There are several servers which host /work filesystems, but any particular path is hosted by only one. A job which runs well individually can easily overwhelm a /work server when several hundred or thousand are run simultaneously on the Farm, causing that server and the subfilesystems it hosts to become unresponsive for all users. Therefore, be cautious when scheduling jobs that will read or write a lot of data to or from /work, and consider staggering their release, if I/O intensity varies throughout, or using /cache or /volatile for large files (which are hosted by up to twelve servers in parallel) or local /scratch for small files (where the individual compute node can handle many operations in memory).

Compression

We enable lz4 by default, since the overhead of that algorithm is generally regarded to be so small that the reduction in disk access is almost always a net benefit to performance. This setting can result in du producing a figure that is much smaller than the apparent length of a file. Quotas are accounted by the compressed figure. Compression is configurable per subfilesystem, so let us know via your computing coordinator if you would like to disable compression or try a different algorithm.

Snapshots (which are not a backup!)

Since the fall of 2021, the /work/hall[abcd] filesystems (and a few others) have had snapshots enabled. Snapshots protect you from some cases¹ of one type of data loss, mistaken modifications or deletions. Other circumstances that may destroy data, as described above, will destroy the snapshot data at the same time as the original data, because the snapshots are merely an additional reference to the same data, not an actual copy. Only an independent copy, stored elsewhere, and preferably offline, can protect you from other risks, and can be properly termed a "backup." You still must not keep anything on /work that you can't replace.

That said, if all you need is a previous version of a file, and the filesystem is otherwise uncompromised, you may be able to retrieve it from a snapshot. Snapshots are available at the root of a subfilesystem under .zfs/snapshot (labels UTC), e.g.

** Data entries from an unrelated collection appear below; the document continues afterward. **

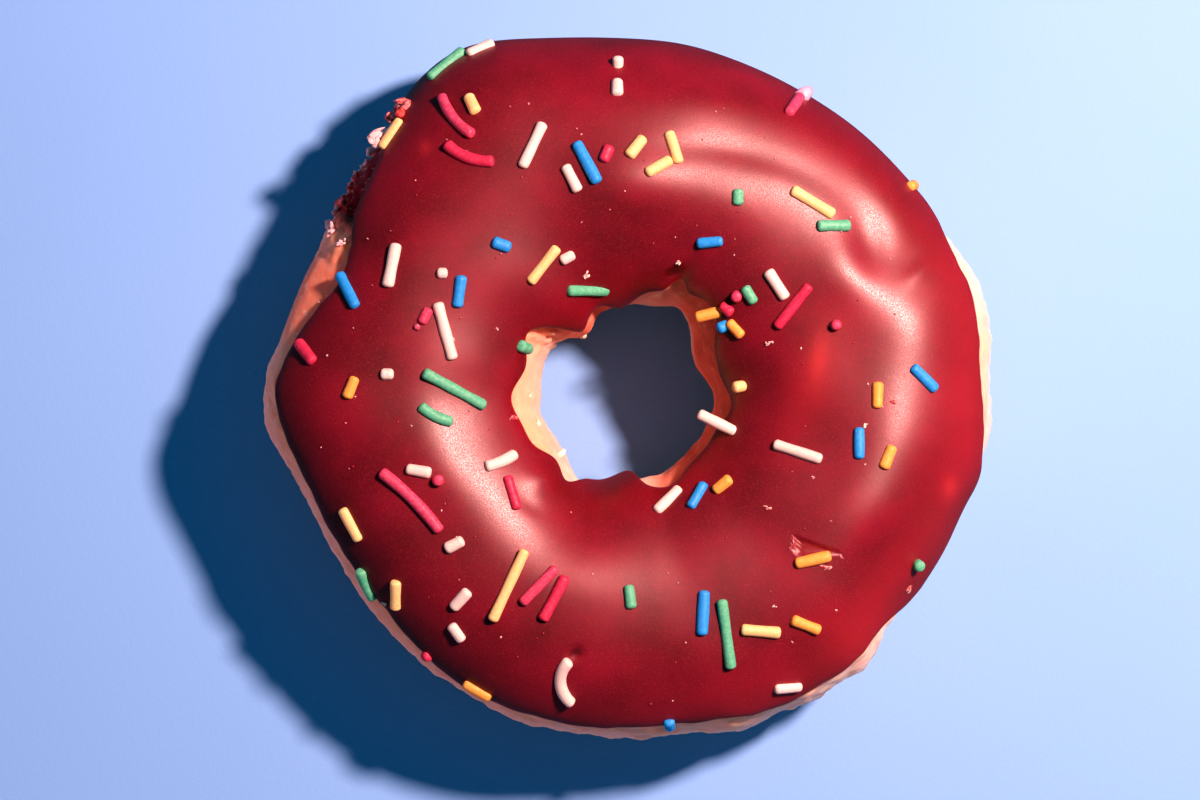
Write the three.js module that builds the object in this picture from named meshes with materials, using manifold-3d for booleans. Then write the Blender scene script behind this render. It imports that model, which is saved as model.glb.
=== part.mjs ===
// Chocolate ring doughnut: a fried dough ring, a poured icing cap and sugar sprinkles stuck in the icing.
// Millimetres, +Z up. The origin is on the surface it rests on, under the middle of its outline.
// Angles go round the ring in degrees, from +X towards +Y. A turn goes round the ring's section in
// degrees: 0 at the widest line outside, 90 at the crest, 180 at the waist of the hole.

import * as THREE from 'three';
import { ParametricGeometry } from 'three/addons/geometries/ParametricGeometry.js';
import { mergeVertices } from 'three/addons/utils/BufferGeometryUtils.js';
import Module from 'manifold-3d';

const wasm = await Module();
wasm.setup();

// Dough ring
const DOUGH_OUT = 42;
const DOUGH_HOLE = 10.8;
const DOUGH_HIGH = 30.6;
const WIDEST_AT = 14.5;
const SQUARENESS = 2.3;
const PRESSED_FLAT = 0.9;

// Icing cap
const ICING_THICK = 0.78;
const ICING_GAP = 0.46;
const ICING_LIP = 2.2;
const LIP_START = 0.35;

// Sprinkles, and how far the root of one stays from the icing's edges in degrees of turn
const SPRINKLE_WIDE = 1.45;
const SPRINKLE_SUNK = 0.65;
const SPRINKLE_ROOT = 0.6;
const STEEPEST_UP = 0.25;
const EDGE_CLEAR = 2;

// Facets
const ROUND_STEPS = 75;
const DOUGH_ROWS = 23;
const ICING_TOP_ROWS = 18;
const ICING_UNDER_ROWS = 18;
const CLOSER_AT_LIPS = 0.7;
const SPRINKLE_SIDES = 5;
const BENT_PARTS = 3;
const SLOPE_STEP = 0.5;
const SEAM = 1e-4;

// How far the dough's outer side bulges past its usual distance, by angle
const OUTER_SWELLS = [
  { at: 13, spread: 14, rise: 3.2 },
  { at: 352, spread: 10, rise: 2.3 },
  { at: 60, spread: 25, rise: -0.9 },
  { at: 118, spread: 14, rise: 3.3 },
  { at: 155, spread: 10, rise: -0.3 },
  { at: 182, spread: 10, rise: 3.2 },
  { at: 212, spread: 12, rise: -0.5 },
  { at: 262, spread: 26, rise: 1.1 },
  { at: 286, spread: 6, rise: 1.1 },
  { at: 300, spread: 12, rise: 2.2 },
  { at: 311, spread: 7.5, rise: 1.8 },
  { at: 328, spread: 12, rise: 0.5 },
];

// How far the hole's waist opens past its usual radius, by angle
const HOLE_SWELLS = [
  { at: 22, spread: 17, rise: -1.8 },
  { at: 57, spread: 10, rise: 0.8 },
  { at: 98, spread: 10, rise: -0.6 },
  { at: 127, spread: 17, rise: -2.2 },
  { at: 195, spread: 12, rise: 0.6 },
  { at: 248, spread: 17, rise: 2.6 },
  { at: 287, spread: 12, rise: 0.5 },
];

// How much the crest rises, by angle
const CREST_SWELLS = [{ at: 100, spread: 50, rise: 0.2 }];

// Where the icing stops: a turn above the widest line outside, and above the waist in the hole
const OUTER_EDGE = 35;
const OUTER_EDGE_SWELLS = [
  { at: 80, spread: 51, rise: -47, power: 8 },
  { at: 158, spread: 9, rise: 16 },
  { at: 185, spread: 8, rise: 5 },
  { at: 286, spread: 4, rise: 5 },
  { at: 334, spread: 12.5, rise: -44, power: 3 },
];
const INNER_EDGE = 30;
const INNER_EDGE_SWELLS = [
  { at: 42, spread: 24, rise: 12 },
  { at: 64, spread: 5, rise: 10 },
  { at: 95, spread: 12, rise: -18 },
  { at: 130, spread: 9, rise: -12 },
  { at: 178, spread: 38, rise: 9 },
  { at: 212, spread: 12, rise: 5 },
  { at: 150, spread: 9, rise: 7 },
  { at: 258, spread: 17, rise: -40, power: 4 },
];

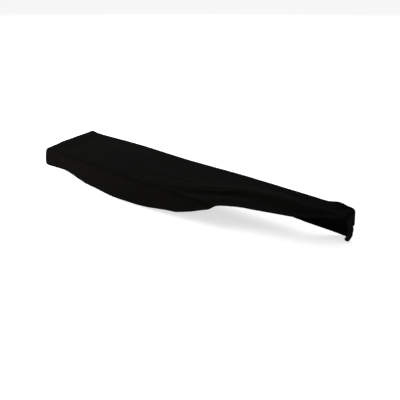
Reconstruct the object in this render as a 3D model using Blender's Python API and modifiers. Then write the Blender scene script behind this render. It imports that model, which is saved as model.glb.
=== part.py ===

lsh@ifarm1801 ~> ls /work/halla/moller12gev/.zfs/snapshot
zfs-auto-snap_daily-2022-07-02-0400/     zfs-auto-snap_hourly-2022-07-08-0300/
zfs-auto-snap_daily-2022-07-03-0400/     zfs-auto-snap_hourly-2022-07-08-0400/
zfs-auto-snap_daily-2022-07-04-0400/     zfs-auto-snap_hourly-2022-07-08-0500/
zfs-auto-snap_daily-2022-07-05-0400/     zfs-auto-snap_hourly-2022-07-08-0600/
zfs-auto-snap_daily-2022-07-06-0400/     zfs-auto-snap_hourly-2022-07-08-0700/
zfs-auto-snap_daily-2022-07-07-0400/     zfs-auto-snap_hourly-2022-07-08-0800/
zfs-auto-snap_daily-2022-07-08-0400/     zfs-auto-snap_hourly-2022-07-08-0900/
zfs-auto-snap_frequent-2022-07-08-1900/  zfs-auto-snap_hourly-2022-07-08-1000/
zfs-auto-snap_frequent-2022-07-08-1915/  zfs-auto-snap_hourly-2022-07-08-1100/
zfs-auto-snap_frequent-2022-07-08-1930/  zfs-auto-snap_hourly-2022-07-08-1200/
zfs-auto-snap_frequent-2022-07-08-1945/  zfs-auto-snap_hourly-2022-07-08-1300/
zfs-auto-snap_hourly-2022-07-07-2000/    zfs-auto-snap_hourly-2022-07-08-1400/
zfs-auto-snap_hourly-2022-07-07-2100/    zfs-auto-snap_hourly-2022-07-08-1500/
zfs-auto-snap_hourly-2022-07-07-2200/    zfs-auto-snap_hourly-2022-07-08-1600/
zfs-auto-snap_hourly-2022-07-07-2300/    zfs-auto-snap_hourly-2022-07-08-1700/
zfs-auto-snap_hourly-2022-07-08-0000/    zfs-auto-snap_hourly-2022-07-08-1800/
zfs-auto-snap_hourly-2022-07-08-0100/    zfs-auto-snap_hourly-2022-07-08-1900/
zfs-auto-snap_hourly-2022-07-08-0200/
lsh@ifarm1801 ~>

Effect on (apparent) quota

The "Used" and "Quota"/"Size"/"Total" figures in the output of df/du and the display on our website show the current usage (i.e. without snapshots) and that amount plus what's available, respectively.² When you delete something that was there when a snapshot was taken, it is no longer counted in df/du and starts consuming space in the snapshots until all snapshots referring to it are retired, and as the space used by snapshots thereby varies, the Quota/Size/Total will appear to change,³ and with the default schedule it takes a week for space to be made available again (the advantage, of course, being that you have that much time to restore the data). There is not presently a way for users to directly query the size of snapshots.

While providing that benefit, the use of quota by snapshots can result in a filesystem being full in a way that is not immediately resolvable non-administratively. If that happens, please submit an incident. Please let us know via your computing coordinator if you would like us to delete snapshots, change their schedule, disable them entirely, or explore other options for snapshot accounting (e.g. oversubscribing or reserving space for snapshots), whether for one or several filesystems.

1. The data you want to restore must have been on the filesystem when a snapshot was taken, and you must notice and act before all snapshots referring to the desired data are retired, which happens automatically on a schedule and may also happen manually.

2. Ultimately, this goes back to the POSIX statfs(2) interface only providing two of the three figures, so Total, Used, and Available cannot all vary independently. Usually the most important one is how many bytes could be written right now, and in filesystem configurations for which their relationship is not strictly additive (such as ZFS, and Lustre MDT inodes), for Used and Available to be current and actual, Total must vary.

3. In the past, changes in the available space without a corresponding change in used space were due to oversubscription, where one subfilesystem would start using space available to several subfilesystems and therefore what was available to all would decrease. We are no longer oversubscribed, so the space for snapshots has to come out of the space allocated to the subfilesystem.